There’s something really special about doing a gig on your own doorstep. Apart from doing concerts with students at the university I’ve only ever performed in York courtesy of the NCEM and the Conductus Project, and it was great to be able to do Amores Pasados to the most friendly audience imaginable, largely made up of family and friends. It was also special because it was the first time my granddaughters Emily and Grace had been to a ‘proper’ concert, and it made the heart sing to see them there (and Grace making a beeline for John Paul Jones’ leg shows she’s already heading in the right direction).  We were privileged to have both John Paul  and Gavin Bryars up to hear their pieces for the first time. John Paul spent a lot of time with Jake and Ariel discussing tunings and scales for his new piece (and did some exquisite busking on the piano). It’s going to be  quick, he says (somewhat alarmingly).




Twitter was alive with Zeppelin-inspired names of the superlute group these three might create…

Gavin Bryars’ Sonnet 128 from his Nothing Like the Sun is one of my favourite pieces. The original (the recording of our Adelaide performance is about to be released) has a rich texture of Gavin’s signature string quartet (2 violas, cello and bass) plus piano, guitar and cimbalom, and I was a bit worried he might find Jake’s miraculous two lutes arrangement a bit of a shock. He loved it and we managed to persuade him to join us for the postlude. I’d had the idea that as we got near the postlude, an old bloke would get up out of the audience and approach the piano, which he would then play. And sure enough it came to pass. Gavin didn’t knock over any chairs or glasses on his way, but apart from that it was a nicely successful surprise. We’re used to either grand Spanish churches where the lutes really carry or big theatres where we have to use PA, so we enjoyed the intimacy of the NCEM (though I suspect it wasn’t quite resonant enough for the lutes).

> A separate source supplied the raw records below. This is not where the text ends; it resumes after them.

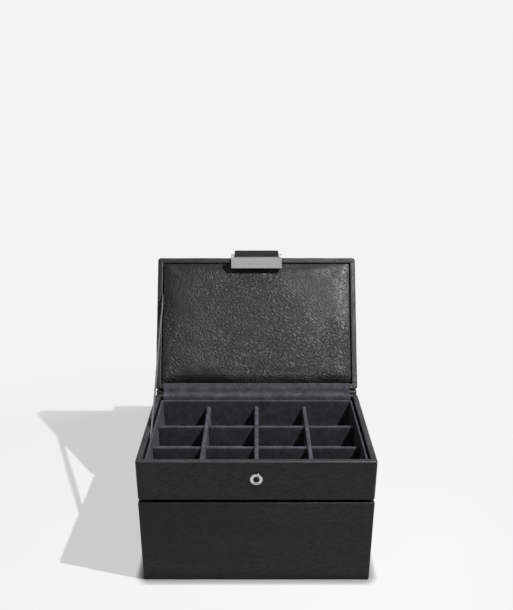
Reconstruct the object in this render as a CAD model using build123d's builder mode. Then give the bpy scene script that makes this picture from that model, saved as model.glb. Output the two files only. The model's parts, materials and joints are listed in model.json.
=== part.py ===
from build123d import *
import math
import os

os.makedirs("parts", exist_ok=True)

# Cufflink box on a drawer unit. Millimetres. Origin: centre of the footprint, on the table.
# +X is to the right, +Y to the back and +Z up, so the front of the box faces -Y.
# It stands as it is shown: drawer shut, lid open and leaning on its ribbon, clasp hanging.

# ------------------------------------------------------------------ driving sizes
# Both units
box_width = 180.0
box_depth = 122.0
case_wall = 4.8  # board with its leather cover
pocket_gap = 0.8  # slack round the insert, the drawer and the lid's padded panel

# Lower unit, which holds the drawer
lower_height = 72.5  # from the table to the top of the lower unit
felt_thickness = 0.8
felt_inset = 3.0
floor_thickness = 4.0
deck_thickness = 4.0
deck_recess = 3.0  # the upper unit's plinth stands this deep in the lower unit's top
deck_lip_depth = 5.0
stop_depth = 12.0
stop_height = 3.5

# Drawer
drawer_front_thickness = 6.0
drawer_front_gap = 0.4  # between the drawer front and the edges of the case
drawer_front_lift = 0.4  # the drawer front ends this far above the underside of the case
drawer_front_edge = 0.7
drawer_wall = 4.0
drawer_floor_thickness = 2.5
drawer_pad_thickness = 2.0
drawer_running_gap = 0.3  # under the drawer box
drawer_head_gap = 0.8  # over the drawer box

# Upper unit
groove = 2.65  # shadow gap between the two units
upper_height = 33.15
upper_base_thickness = 3.0
corner_radius = 2.6
rim_radius = 1.6

# Insert with its compartments
insert_wall = 1.8
insert_floor = 1.5
insert_drop = 3.2  # from the rim down to the top of the insert
column_divider_thickness = 3.5
column_divider_drop = 8.6  # from the rim
row_divider_thickness = 3.2
row_divider_drop = 10.4  # from the rim
divider_edge = 1.3
column_count = 4
row_count = 3
lap_height = 9.0  # above the insert's floor, where the crossing dividers are halved
lap_gap = 0.1

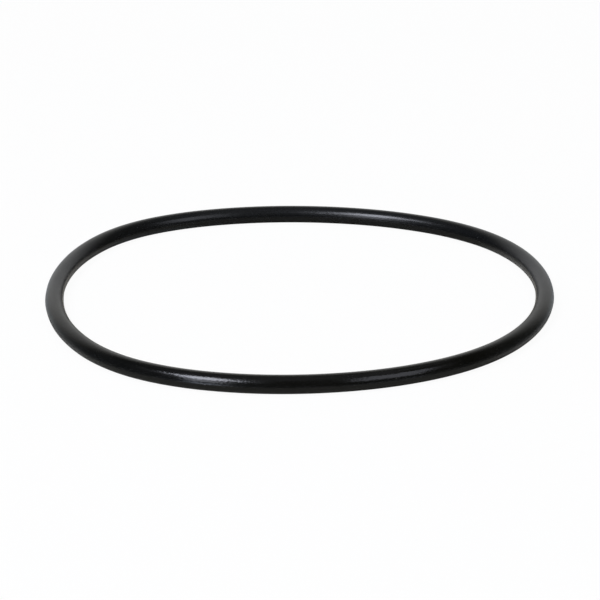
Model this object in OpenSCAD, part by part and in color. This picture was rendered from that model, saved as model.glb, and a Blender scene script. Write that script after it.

We continue to accumulate repertoire. The Warlock and Moeran pieces worked very well this time round, and there are more to come. Our next performances as an ensemble are in Germany: a late night in Blaibach on September 10th, then the Weltmusikfestival Murnau  October 23rd and Enjoy Jazz Heidelberg October 24th. That’s all for this year at the moment. We hope to return to the UK next year, and we  have concerts in Spain, Italy and Argentina in the diary at the moment.